**GIVEN PROBLEM**
Quote exactly the lines from the line containing "Continue the FreeCAD" to the line containing "left_solid, lever_gusset, lever_solid, lever_weld)", both lines included, please, and nothing more.

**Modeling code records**
= = =
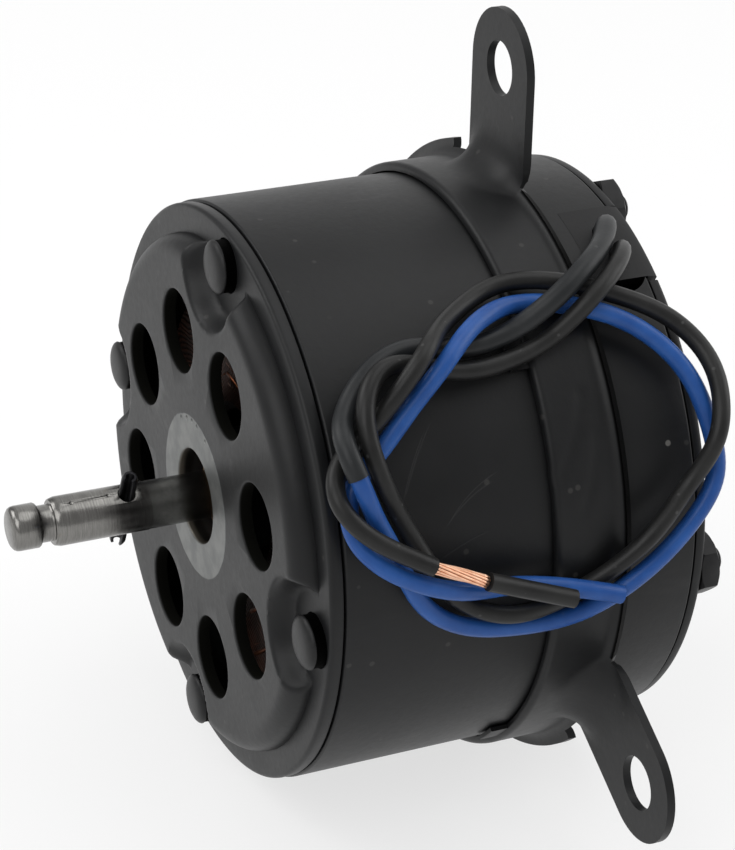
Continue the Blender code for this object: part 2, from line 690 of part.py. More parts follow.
def make_magnets(ferrite):
    outer = can_inner() - GAP
    inner = CORE_R + AIR_GAP
    pitch = 360.0 / BOLT_COUNT
    for i, angle in enumerate(spread(BOLT_COUNT, BOLT_FIRST + pitch / 2)):
        ring_sector("magnet_%d" % (i + 1), inner, outer - 0.1, MAGNET_FRONT, MAGNET_REAR,
                    angle - MAGNET_ANGLE / 2, angle + MAGNET_ANGLE / 2, ferrite, 16)


def make_brush_gear(card_mat, brass, carbon, spring_mat):
    outer = can_inner() - PILOT_WALL - 3 * GAP
    back = CARD_FRONT + CARD_T
    card = lathe("brush_card", [(CARD_IN_R, CARD_FRONT), (outer, CARD_FRONT), (outer, back),
                                (CARD_IN_R, back)], card_mat, 40)
    for angle in bolt_places():
        hole = rod("hole", BOLT_R + GAP + SLIP, CARD_FRONT - 1, back + 1, segments=20)
        cut(card, place(hole, angle, BOLT_CIRCLE_R))
    y0 = back + GAP
    y1 = y0 + BRUSH_H + 2 * (GAP + HOLDER_WALL)
    half = BRUSH_W / 2 + GAP
    for i, angle in enumerate(BRUSH_ANGLES):
        tail = "_%d" % (i + 1)
        box = block("brush_holder" + tail, (-half - HOLDER_WALL, half + HOLDER_WALL), (y0, y1),
                    (HOLDER_IN_R, HOLDER_OUT_R), brass)
        room = block("room", (-half, half), (y0 + HOLDER_WALL, y1 - HOLDER_WALL),
                     (HOLDER_IN_R - 1, HOLDER_OUT_R - HOLDER_WALL))
        place(cut(box, room), angle)
        low = COMM_R + GAP
        b0 = y0 + HOLDER_WALL + GAP
        brush = block("brush" + tail, (-BRUSH_W / 2, BRUSH_W / 2), (b0, b0 + BRUSH_H),
                      (low, low + BRUSH_LENGTH), carbon)
        place(brush, angle)
        make_spring("brush_spring" + tail, angle, b0 + BRUSH_H / 2, low + BRUSH_LENGTH + GAP,
                    HOLDER_OUT_R - HOLDER_WALL - GAP, spring_mat)


def make_spring(name, angle, y, z0, z1, mat):
    """A compression spring along the radius."""
    wire = 0.25
    radius = BRUSH_H / 2 - wire - 0.3
    turns = 3.5
    steps = int(turns * 9)
    sides = 5
    verts = []
    for i in range(steps + 1):
        t = 2 * math.pi * turns * i / steps
        z = z0 + wire + (z1 - z0 - 2 * wire) * i / steps
        for k in range(sides):
            a = 2 * math.pi * k / sides
            r = radius + wire * math.cos(a)
            verts.append((r * math.cos(t), y + r * math.sin(t), z + wire * math.sin(a)))
    faces = [list(range(sides)), [steps * sides + k for k in range(sides)]]
    for i in range(steps):
        for k in range(sides):
            m = (k + 1) % sides
            faces.append([i * sides + k, i * sides + m, (i + 1) * sides + m, (i + 1) * sides + k])
    return place(finish(name, verts, faces, mat, 60), angle)


def as_mesh(curve):
    graph = bpy.context.evaluated_depsgraph_get()
    mesh = bpy.data.meshes.new_from_object(curve.evaluated_get(graph))
    bpy.data.objects.remove(curve, do_unlink=True)
    obj = bpy.data.objects.new("solid", mesh)
    bpy.context.scene.collection.objects.link(obj)
    return obj


def tube(name, points, radius, mat=None):
    """A cord as a curve with closed ends."""
    curve = bpy.data.curves.new(name, "CURVE")
    curve.dimensions = "3D"
    curve.bevel_depth = radius * MM
    curve.bevel_resolution = 2
    curve.use_fill_caps = True
    spline = curve.splines.new("POLY")
    spline.points.add(len(points) - 1)
    for spot, point in zip(spline.points, points):
        spot.co = (*(Vector(point) * MM), 1.0)
    if mat is not None:
        curve.materials.append(mat)
    obj = bpy.data.objects.new(name, curve)
    bpy.context.scene.collection.objects.link(obj)
    return obj


def shorten(points, front, back):
    """Takes a length off each end of a route."""
    points = [Vector(p) for p in points]
    for distance in (front, back):
        if distance > 0:
            step = points[1] - points[0]
            points[0] = points[0] + step.normalized() * distance
        points.reverse()
    return points


def make_leads(black, blue, sleeve, copper):
    before, after = BLUE_ROUTE[:SLEEVE_POINTS], BLUE_ROUTE[SLEEVE_POINTS:]
    end = Vector(before[-1]).lerp(Vector(after[0]), SLEEVE_SHARE)
    tube("blue_lead_sleeve", [*before, end], SLEEVE_R, sleeve)
    tube("blue_lead", shorten([end, *after], LEAD_GAP, 0), LEAD_R, blue)
    bare = len(BLACK_ROUTE) - 2
    tube("black_lead", BLACK_ROUTE[:bare], LEAD_R, black)
    tube("copper_end", shorten(BLACK_ROUTE[bare - 1:bare + 1], LEAD_GAP, 0), STRAND_R, copper)
    tube("lead_offcut", shorten(BLACK_ROUTE[bare:], LEAD_GAP, 0), LEAD_R, black)


def main():
    clear_scene()
    black = paint("black_paint", (0.035, 0.036, 0.04), 0.45)
    steel = paint("shaft_steel", (0.55, 0.55, 0.55), 0.3, 1.0)
    plated = paint("black_bolt_steel", (0.05, 0.05, 0.055), 0.5, 0.6)
    rubber = paint("grommet_rubber", (0.03, 0.03, 0.03), 0.7)
    make_can(black)
    make_front_cap(black)
    make_rear_cap(black)
    make_bracket(black)
    make_bolts(plated)
    make_grommet(rubber)
    make_magnets(paint("ferrite", (0.09, 0.09, 0.1), 0.7))
    make_brush_gear(paint("card_board", (0.35, 0.2, 0.1), 0.6),
                    paint("brass", (0.7, 0.5, 0.2), 0.35, 1.0),
                    paint("carbon", (0.04, 0.04, 0.045), 0.5),
                    paint("spring_steel", (0.5, 0.5, 0.5), 0.35, 1.0))
    copper = paint("copper", (0.72, 0.33, 0.18), 0.4, 1.0)
    rotor = [make_shaft(steel), make_pin(paint("pin_oxide", (0.02, 0.02, 0.02), 0.5, 0.6)),
             make_core(paint("core_iron", (0.2, 0.2, 0.21), 0.5, 0.9)), make_windings(copper),
             make_commutator(copper)]
    make_bearings(paint("bronze", (0.45, 0.3, 0.15), 0.5, 0.9), steel, paint("nylon", (0.7, 0.68, 0.6), 0.5))
    axis = bpy.data.objects.new("rotor_axis", None)
    bpy.context.scene.collection.objects.link(axis)
    rotor += [bpy.data.objects["front_washer"], bpy.data.objects["rear_washer"]]
    for obj in rotor:
        obj.parent = axis
    make_leads(paint("black_insulation", (0.035, 0.035, 0.035), 0.45),
               paint("blue_insulation", (0.04, 0.12, 0.42), 0.4),
               paint("sleeve_black", (0.045, 0.045, 0.05), 0.5), copper)


main()
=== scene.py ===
"""Radiator fan motor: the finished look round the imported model.

The shaft lies along Y and points to -Y. The first bracket ear points to +Z.
Angles turn about the shaft from +Z towards +X. Sizes are in millimetres, and
MM makes metres of them where a piece is made.
"""
import math
import random

import bmesh
import bpy
import numpy as np
from mathutils import Matrix, Vector


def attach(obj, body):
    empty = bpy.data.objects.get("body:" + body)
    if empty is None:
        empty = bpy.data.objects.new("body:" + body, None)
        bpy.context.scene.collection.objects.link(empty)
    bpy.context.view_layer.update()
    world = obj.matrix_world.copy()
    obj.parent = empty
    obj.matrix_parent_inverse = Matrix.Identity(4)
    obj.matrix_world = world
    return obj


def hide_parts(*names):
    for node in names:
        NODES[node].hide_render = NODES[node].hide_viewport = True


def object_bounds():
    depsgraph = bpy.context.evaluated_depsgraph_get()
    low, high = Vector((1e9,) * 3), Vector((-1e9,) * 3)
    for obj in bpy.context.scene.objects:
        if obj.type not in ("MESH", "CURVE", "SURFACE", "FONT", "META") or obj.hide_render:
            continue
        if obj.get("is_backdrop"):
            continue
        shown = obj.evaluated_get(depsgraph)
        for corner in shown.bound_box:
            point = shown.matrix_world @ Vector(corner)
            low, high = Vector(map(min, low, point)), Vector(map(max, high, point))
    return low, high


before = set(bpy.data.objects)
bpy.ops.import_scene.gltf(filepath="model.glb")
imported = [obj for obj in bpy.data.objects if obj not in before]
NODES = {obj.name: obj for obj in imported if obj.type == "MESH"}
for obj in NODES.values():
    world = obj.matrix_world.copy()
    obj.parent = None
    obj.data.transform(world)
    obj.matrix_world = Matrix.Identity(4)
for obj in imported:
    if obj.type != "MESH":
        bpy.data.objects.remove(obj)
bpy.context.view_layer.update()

MM = 0.001

# Can and caps
CAN_R = 47.5
CAN_WALL = 1.5
CAN_FRONT = -45.8
CAN_REAR = 13.5
CAP_FRONT = -52.0
CAP_RIM_Y = -48.3
CAP_BACK = -46.1
CAP_SHEET = 2.2
CAP_RIM_R = 47.2
PLATEAU_R = 39.2
RIM_RING_R = 42.6
SEAT_R = 7.8
SEAT_OUT_R = 10.0
SEAT_END = -38.0
PILOT_R = 45.7
VENT_R = 6.87
VENT_CIRCLE_R = 27.2
VENT_PITCH = 45.0
VENT_ANGLES = [-15.5 + VENT_PITCH * k for k in range(8)]
BARE_RING_R = 13.65
RING_PITS = ((13.0, -27.6), (13.0, -15.6), (13.05, -5.0), (12.95, 4.7), (12.8, 21.7))

# Scratches on the can, from and to as (angle, y), the width and how far it sags; a nick has its size
CAN_SCRATCHES = (
    ((75.4, -29.4), (68.0, -20.4), 0.16, 0.8), ((74.6, -28.8), (66.4, -19.4), 0.12, 0.9),
    ((55.4, -28.8), (68.6, -35.3), 0.14, -0.5), ((56.9, -30.2), (69.4, -35.7), 0.10, -0.5),
    ((80.8, -30.5), (77.0, -22.0), 0.14, 0.3),
)
CAN_NICKS = ((67.2, 9.4, 0.55),)

# Bolts
BOLT_ANGLES = [7.0 + 90.0 * k for k in range(4)]
BOLT_CIRCLE_R = 42.0
BOLT_R = 2.4
BOLT_END = 21.1
HEAD_R = 4.3
HEAD_H = 2.1
POCKET_R = 9.3
POCKET_SOFT = 2.5
POCKET_SOFT_IN = 1.3
PRESSED_IN_R = 28.0
PRESSED_OUT_R = 44.0
NUT_FLATS = 9.5
NUT_FRONT = 15.9
NUT_REAR = 19.1

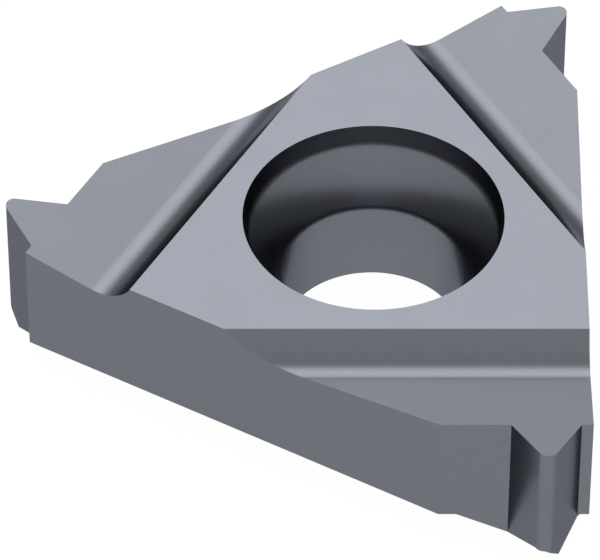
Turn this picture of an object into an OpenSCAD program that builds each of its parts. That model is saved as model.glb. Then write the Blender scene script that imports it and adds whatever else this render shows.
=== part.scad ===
// Thread turning insert
// A triangular lay-down insert of ground cemented carbide. Each corner carries one
// full-profile thread tooth, a raked land behind it and a ground chip groove across
// the corner. A screw passes down the middle and seats on the curved wall in the hole.
//
// Millimetres. The screw hole's axis is Z and the bottom face lies at z = 0.
// The first corner is drawn with its cutting edge towards -Y and its locating side
// face at +X. The other two corners are the same corner turned by 120 and 240 degrees.

/* [Body] */
// Diameter of the circle that touches the three side faces
inscribed_d = 9.525; // [9:0.005:13]
// Height from the bottom face to the top face
thickness = 3.87; // [3.4:0.01:5]
// Distance from the hole's axis to the flat shoulder of a corner
shoulder_y = 6.31; // [5.8:0.01:7]

/* [Thread tooth] */
// Angle between the tooth's two flanks
tooth_angle = 60; // [50:1:65]
// Width of the tooth where it leaves the shoulder
tooth_w = 1.545; // [1:0.005:2]
// Radius of the tooth's tip
tip_r = 0.22; // [0.05:0.01:0.3]
// Distance from the locating side face to the tooth's middle
tooth_inset = 1.03; // [1:0.01:1.6]

/* [Chip groove] */
// Slope of the land, which rises towards the tooth's tip
rake_angle = 10; // [5:0.5:14]
// Radius of the groove between the land and the top face
groove_r = 1; // [0.6:0.05:1.4]
// Distance from the hole's axis to the middle of the groove's arc
groove_y = 4.435; // [4.3:0.005:5]

/* [Seating pad] */
// Height of the side faces' lower edge above the bottom face
pad_h = 0.79; // [0.3:0.01:1.2]
// Width of the flat ledge under the side faces
ledge_w = 0.2; // [0.05:0.01:0.5]
// Slope of the pad's flanks, measured from the vertical
pad_slope = 45; // [20:1:50]

/* [Screw hole] */
// Diameter of the hole below the screw's head
bore_d = 4.14; // [3.6:0.01:4.6]
// Radius of the rounded edge between the bore and the seat
bore_round = 0.45; // [0.1:0.05:0.8]
// Radius of the seat's wall, which curves in towards the bore
seat_r = 5.5; // [3.5:0.1:8]
// Angle between the seat's walls at their upper end
seat_angle = 78; // [66:1:90]
// Radius of the corner between the seat and the steeper ring above it
seat_corner = 0.47; // [0.1:0.01:0.9]
// Diameter of the hole's mouth at the top face
mouth_d = 5.93; // [5.4:0.01:6.4]
// Depth of the ring's straight wall under the mouth
mouth_h = 0.39; // [0.2:0.01:0.8]
// Angle between the ring's walls
mouth_angle = 20; // [5:1:40]

/* [Hidden] */
// Straight steps in a full circle
$fn = 96;
// The turns that bring the first corner to each of the three
corner_turns = [0, 120, 240];
inscribed_r = inscribed_d / 2;
// How far a cutting shape runs past the faces that it cuts
over = 1;
// Length of a cutting shape that crosses the whole insert
cut_l = 4 * inscribed_r;

// Where the leading side face meets the shoulder
shoulder_x = (shoulder_y * sin(60) - inscribed_r) / cos(60);

// The tooth's middle, the middle of its tip's arc and the tip's distance from the hole's axis
flank = tooth_angle / 2;
tooth_x = inscribed_r - tooth_inset;
tip_y = shoulder_y + tooth_w / 2 / tan(flank) - tip_r / sin(flank);
reach = tip_y + tip_r;

// The groove's arc touches the land, and the land meets the top face's level at the tip
groove_z = groove_r / cos(rake_angle) - (reach - groove_y) * tan(rake_angle);
touch_y = groove_y + groove_r * sin(rake_angle);
touch_z = groove_z - groove_r * cos(rake_angle);

// The hole's section from the mouth down: the end of the ring's straight wall, the middle of
// the corner's arc, the seat's upper end and the middle of its arc, then for the rounded edge
// the angle at which it meets the seat and the middle of its arc
bore_r = bore_d / 2;
mouth_r = mouth_d / 2;
mouth_turn = mouth_angle / 2;
seat_turn = seat_angle / 2;
ring_end = [mouth_r - mouth_h * tan(mouth_turn), thickness - mouth_h];
corner_mid = ring_end + seat_corner * [-cos(mouth_turn), sin(mouth_turn)];
seat_top = corner_mid + seat_corner * [cos(seat_turn), -sin(seat_turn)];
seat_mid = seat_top + seat_r * [cos(seat_turn), -sin(seat_turn)];
edge_turn = acos((seat_mid.x - bore_r - bore_round) / (seat_r - bore_round));
edge_mid = seat_mid + (seat_r - bore_round) * [-cos(edge_turn), sin(edge_turn)];
// Straight steps in each of the section's three arcs
arc_steps = 8;

function turned(p, a) = [p.x * cos(a) - p.y * sin(a), p.x * sin(a) + p.y * cos(a)];

// An arc's points, without the last one, at which the next line begins
function arc(mid, r, from, to) = [
    for (i = [0:arc_steps - 1])
        let (a = from + (to - from) * i / arc_steps) mid + r * [cos(a), sin(a)]
];

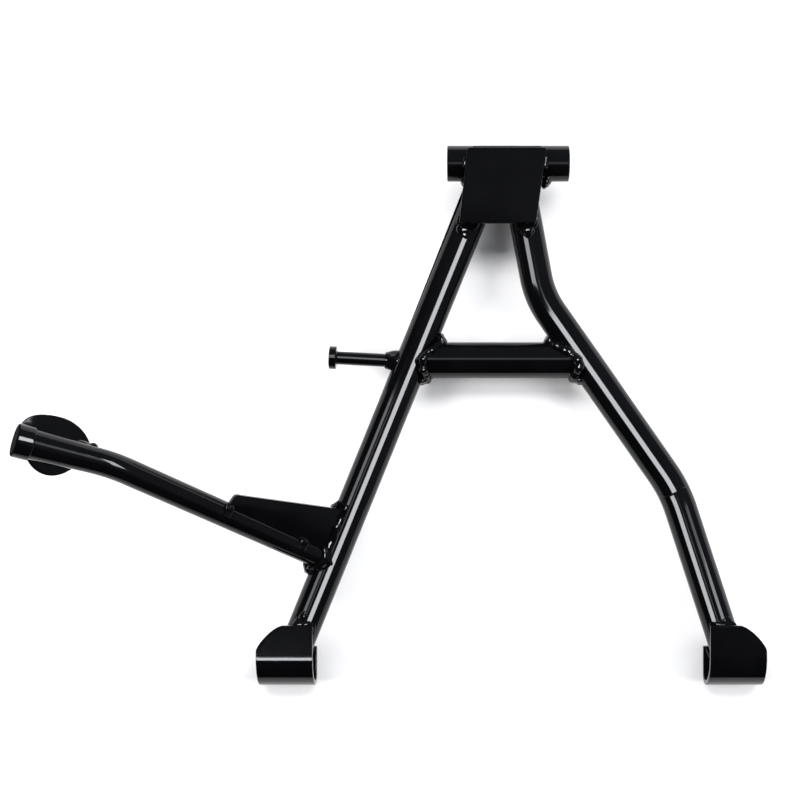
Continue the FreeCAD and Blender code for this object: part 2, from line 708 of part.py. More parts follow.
gusset_run = block("gusset_leg_run", ORIGIN, gusset_turn,
                   "Sizes.LegDiameter", "Sizes.GussetLegHeight + Sizes.WeldSize",
                   "Sizes.GussetThickness + Sizes.WeldThroat * 2")
gusset_run_corner = lever_root + gusset_normal * (size("GussetOffset") - gusset_half - throat)
if across_sign < 0:
    gusset_run_corner = gusset_run_corner - gusset_turn.multVec(Y_AXIS) * (gusset_top + weld)
gusset_run.Placement.Base = gusset_run_corner
cut("gusset_leg_weld", common("gusset_leg_bead", gusset_run, left_sheath),
    left_solid, lever_gusset, lever_solid, lever_weld)

tack_height = "Sizes.LeverDiameter / 2 + Sizes.WeldThroat"
tip_tack = size("GussetReach") + throat - size("TackLength")
leg_tack = leg_radius + size("TackFromLeg")
tacks = []
for number, reach in enumerate((tip_tack, leg_tack), start=1):
    tack_start = lever_root + along * reach
    sheath = cylinder("gusset_tack_%d" % number, tack_start, along, tack_height, "Sizes.TackLength")
    keep = block("gusset_tack_keep_%d" % number, ORIGIN, gusset_turn, "Sizes.TackLength",
                 tack_height, "Sizes.WeldThroat")
    keep_corner = tack_start + gusset_normal * (size("GussetOffset") + gusset_half)
    if across_sign < 0:
        keep_corner = keep_corner - gusset_turn.multVec(Y_AXIS) * (size("LeverDiameter") / 2 + throat)
    keep.Placement.Base = keep_corner
    tacks.append(common("gusset_tack_bead_%d" % number, sheath, keep))
cut("gusset_lever_weld", fuse("gusset_tacks", *tacks), lever_solid, lever_gusset)

pedal_run = block("pedal_run", ORIGIN, pedal_turn, "Sizes.PedalWeldLength", "Sizes.PedalWeldWidth",
                  "Sizes.PedalThickness + Sizes.WeldSize")
pedal_run_start = lever_tip - tip_out * (size("PedalFromTip") + size("PedalLength") / 2 + throat)
pedal_run.Placement.Base = (pedal_run_start + pedal_back * (pedal_seat + size("PedalThickness"))
                            - pedal_turn.multVec(Y_AXIS) * size("PedalWeldWidth") / 2)
cut("pedal_weld", pedal_run, lever_solid, pedal_plate, lever_cap)

pin_collar = cone("pin_collar", pin_root, pin_out, "Sizes.PinWeldDiameter / 2",
                  "Sizes.PinDiameter / 2 + Sizes.PinWeldNeck", "Sizes.LegDiameter / 2 + Sizes.PinWeldLength")
cut("pin_weld", pin_collar, spring_pin, left_solid)

# Write every sub-part once all of the document is sound

NODES = [
    "pivot_tube", "top_plate", "left_leg", "right_leg", "crossbar", "left_foot", "right_foot",
    "lever_tube", "lever_end_cap", "lever_gusset", "pedal_plate", "spring_pin",
    "left_leg_pivot_weld", "right_leg_pivot_weld", "plate_edge_weld",
    "plate_left_side_weld", "plate_right_side_weld", "plate_left_leg_weld", "plate_right_leg_weld",
    "crossbar_left_weld", "crossbar_right_weld",
    "left_foot_front_weld", "left_foot_back_weld", "right_foot_front_weld", "right_foot_back_weld",
    "lever_leg_weld", "gusset_leg_weld", "gusset_lever_weld", "pedal_weld", "pin_weld",
]

doc.recompute()
for item in doc.Objects:
    if "Invalid" in item.State or "Error" in item.State:
        raise RuntimeError("%s failed: %s" % (item.Name, item.State))
for node in NODES:
    shape = doc.getObject(node).Shape
    if shape.isNull() or not shape.isValid() or not shape.Solids:
        raise RuntimeError("%s has no sound solid" % node)
for node in NODES:
    shape = doc.getObject(node).Shape
    shape.exportStep("parts/%s.step" % node)
    print("%-24s solids %d  volume %.0f" % (node, len(shape.Solids), shape.Volume))
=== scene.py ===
import math

import bmesh
import bpy
from mathutils import Matrix, Vector, noise


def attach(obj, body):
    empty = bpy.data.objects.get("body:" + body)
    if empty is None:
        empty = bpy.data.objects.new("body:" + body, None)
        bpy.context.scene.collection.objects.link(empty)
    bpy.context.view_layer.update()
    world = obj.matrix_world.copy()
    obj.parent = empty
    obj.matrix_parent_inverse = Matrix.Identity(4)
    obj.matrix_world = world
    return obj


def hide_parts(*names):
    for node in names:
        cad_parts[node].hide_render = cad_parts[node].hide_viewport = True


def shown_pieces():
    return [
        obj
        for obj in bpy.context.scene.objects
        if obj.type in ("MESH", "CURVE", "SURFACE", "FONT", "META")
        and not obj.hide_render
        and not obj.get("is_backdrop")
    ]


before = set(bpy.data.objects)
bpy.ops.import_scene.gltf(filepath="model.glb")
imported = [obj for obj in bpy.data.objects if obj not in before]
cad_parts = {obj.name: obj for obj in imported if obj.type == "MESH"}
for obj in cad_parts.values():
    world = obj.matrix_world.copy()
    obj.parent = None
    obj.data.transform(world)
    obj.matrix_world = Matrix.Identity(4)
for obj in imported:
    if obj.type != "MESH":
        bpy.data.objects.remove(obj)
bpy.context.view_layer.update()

mm = 0.001
print("frame loaded")


# Materials

class Value:
    # A socket in a node tree; arithmetic on it adds Math nodes
    def __init__(self, tree, socket):
        self.tree = tree
        self.socket = socket

    def node(self, kind, settings, inputs, output=0):
        node = self.tree.nodes.new(kind)
        for name, setting in settings.items():
            setattr(node, name, setting)
        for name, item in inputs.items():
            feed(self.tree, node.inputs[name], item)
        return Value(self.tree, node.outputs[output])

    def math(self, operation, other):
        return self.node("ShaderNodeMath", {"operation": operation}, {0: self, 1: other})

    def __add__(self, other):
        return self.math("ADD", other)

    def __mul__(self, other):
        return self.math("MULTIPLY", other)

    __radd__ = __add__
    __rmul__ = __mul__

    def clamped(self, low, high):
        return self.node("ShaderNodeMapRange", {}, {"Value": self, "From Min": low, "From Max": high})

    def mixed(self, first, second):
        # From the first colour to the second as this value goes from 0 to 1
        return self.node("ShaderNodeMix", {"data_type": "RGBA"}, {"Factor": self, 6: first, 7: second}, 2)


def feed(tree, slot, item):
    if isinstance(item, Value):
        tree.links.new(item.socket, slot)
    else:
        slot.default_value = item


def newMaterial(name):
    material = bpy.data.materials.new(name)
    material.use_nodes = True
    tree = material.node_tree
    where = tree.nodes.new("ShaderNodeTexCoord")
    return material, tree, tree.nodes["Principled BSDF"], Value(tree, where.outputs["Object"])


paintLook = {"colour": (0.0016, 0.0017, 0.002, 1), "colourWorn": (0.0026, 0.0027, 0.0032, 1),
             "patchScale": 38, "patchDetail": 3, "patchRange": (0.35, 0.7),
             "roughness": 0.055, "roughnessSwing": 0.035, "ior": 1.31,
             "peelScale": 700, "peelDepth": 0.0022, "waveScale": 90, "waveDepth": 0.008, "bumpDetail": 1}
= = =
**WRITTEN SOLUTION**
Continue the FreeCAD and Blender code for this object: part 2, from line 708 of part.py. More parts follow.
gusset_run = block("gusset_leg_run", ORIGIN, gusset_turn,
                   "Sizes.LegDiameter", "Sizes.GussetLegHeight + Sizes.WeldSize",
                   "Sizes.GussetThickness + Sizes.WeldThroat * 2")
gusset_run_corner = lever_root + gusset_normal * (size("GussetOffset") - gusset_half - throat)
if across_sign < 0:
    gusset_run_corner = gusset_run_corner - gusset_turn.multVec(Y_AXIS) * (gusset_top + weld)
gusset_run.Placement.Base = gusset_run_corner
cut("gusset_leg_weld", common("gusset_leg_bead", gusset_run, left_sheath),
    left_solid, lever_gusset, lever_solid, lever_weld)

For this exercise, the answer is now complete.